January 12, 1996. Heather Saxton ex’94 remembers the date she arrived in Rome. It felt, she said, like an immediate fit at a time when she didn’t know where in the world she belonged. “I fell in love with Italy and Italians and never went back.”
Her stay was supposed to last four months, a semester of study offered by Loyola University in Chicago, Saxton’s hometown. She had gone back to Chicago after two years at Calvin followed by four months of working with her uncle, a missionary, in Bosnia and Croatia. Ill at ease in American culture after that experience, she saw a poster at Loyola for the semester in Italy and signed up on the spot.
The fit isn’t really so odd. Saxton’s grandparents are Italian. Family weddings included dancing to the tarantella, and Saxton grew up knowing the Italian as well as English words for many household items.
Still, she spoke no Italian other than those few words when she arrived in Rome over eight years ago. Now she not only speaks fluent Italian but also owns and operates a company whose business is the intricacies of that language — and several others.
Expression is the name of Saxton’s translation and interpretation service. A one-woman manager, she employs some 80 translators and interpreters, most of them in Italy, but some as far away as New York and Canada. Over the Internet Saxton sends them assignments translating everything from legal documents and highly specialized medical information to retail Web sites. Usually the translations are from Italian to English, though Expression advertises translation services in all the major European languages. And Saxton will consider taking on a translation between any two languages; her network is vast enough that she could probably find someone to translate from, say, Chinese to Swahili.
“I adore my job because I meet so many different kinds of people,” Saxton said. “I’m getting a constant education in international culture.”
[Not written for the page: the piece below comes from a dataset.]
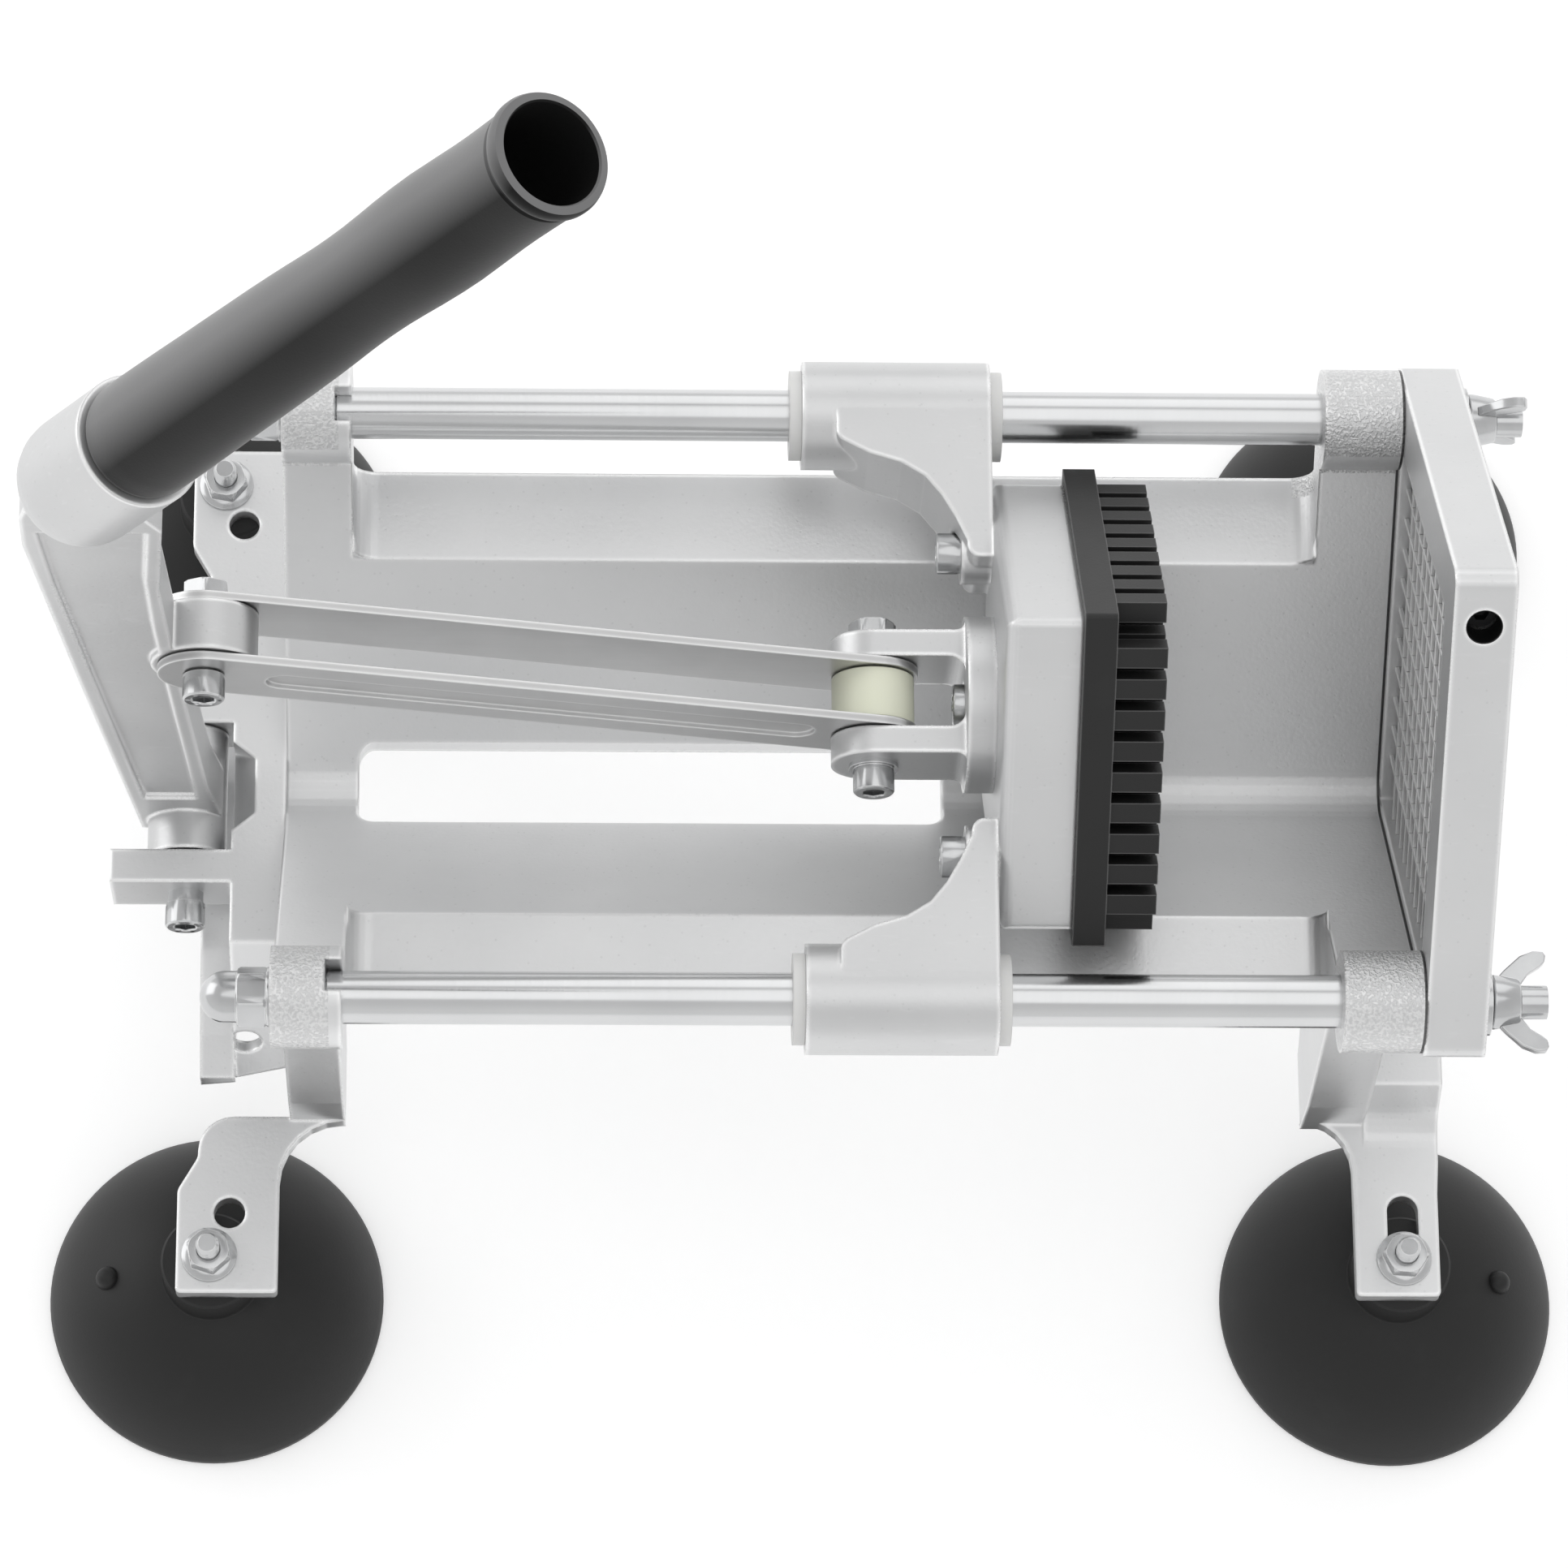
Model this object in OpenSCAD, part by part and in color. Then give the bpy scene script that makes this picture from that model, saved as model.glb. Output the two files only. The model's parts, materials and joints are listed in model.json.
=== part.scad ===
// Horizontal lever slicer for potatoes and other vegetables.
// A hinged lever pulls two stamped links, which slide a pusher along two
// guide rods and press the food, lying in a V-shaped trough, through a
// square blade grid that stands on its corner.
// Millimetres. X runs along the rods from the lever end (-) to the blade
// end (+), Y across the trough, Z up from the table.

/* [Rods and frame] */
// Diameter of the two guide rods
rod_d = 12.7; // [11:0.1:14]
// Half the distance between the rod axes
rod_half_gap = 75; // [74:0.5:78]
// Height of the rod axes above the table
rod_z = 170; // [166:1:176]
// Diameter of the thread on both rod ends
rod_thread_d = 8; // [7:0.5:9]
// Length of thread that stands out behind the rear frame
rear_thread_len = 11; // [9:1:14]
// Length of thread that stands out before the blade holder
front_thread_len = 12; // [10:1:16]
// X of the rear face of the rear frame
rear_frame_x = -132; // [-136:1:-130]
// Thickness of the rear frame along the rods
rear_frame_t = 17; // [14:1:20]
// X of the back face of the front frame
front_frame_x = 123; // [122.5:0.5:128]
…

Expression is the second generation of Saxton’s venture into Italy’s business world. It began, under a different name, as a teaching service. After her semester with Loyola was over, Saxton was determined to “do whatever it would take to stay in Italy.” She enrolled at John Cabot University, an American university in Rome, majoring in international relations, and, to pay for it, began teaching English. She found that her studies in law and economics gave her teaching services particular currency with Italian business professionals, who hired her to teach employees the specialized English of their trades.
Firms where she was teaching began to ask Saxton to translate documents. Over time the teaching dropped away, and demand grew such that Saxton herself now does no translation, but works instead managing the flow of documents among her many clients and collaborators.
But all of that is evolving again, and again the reason is Saxton’s embrace of Italian culture. She is moving to Naples to be near her Italian fiancé. While she will continue her translation business there, she’s also laid the groundwork for a new venture: a “language laboratory” that will teach English to Italian two- to eight-year-olds through activities, crafts and music.
Through all the changes behind and those she sees ahead, a constant for Saxton has been the fit she felt on that January day in 1996. In Saxton’s words: “I have no intention of leaving Italy.”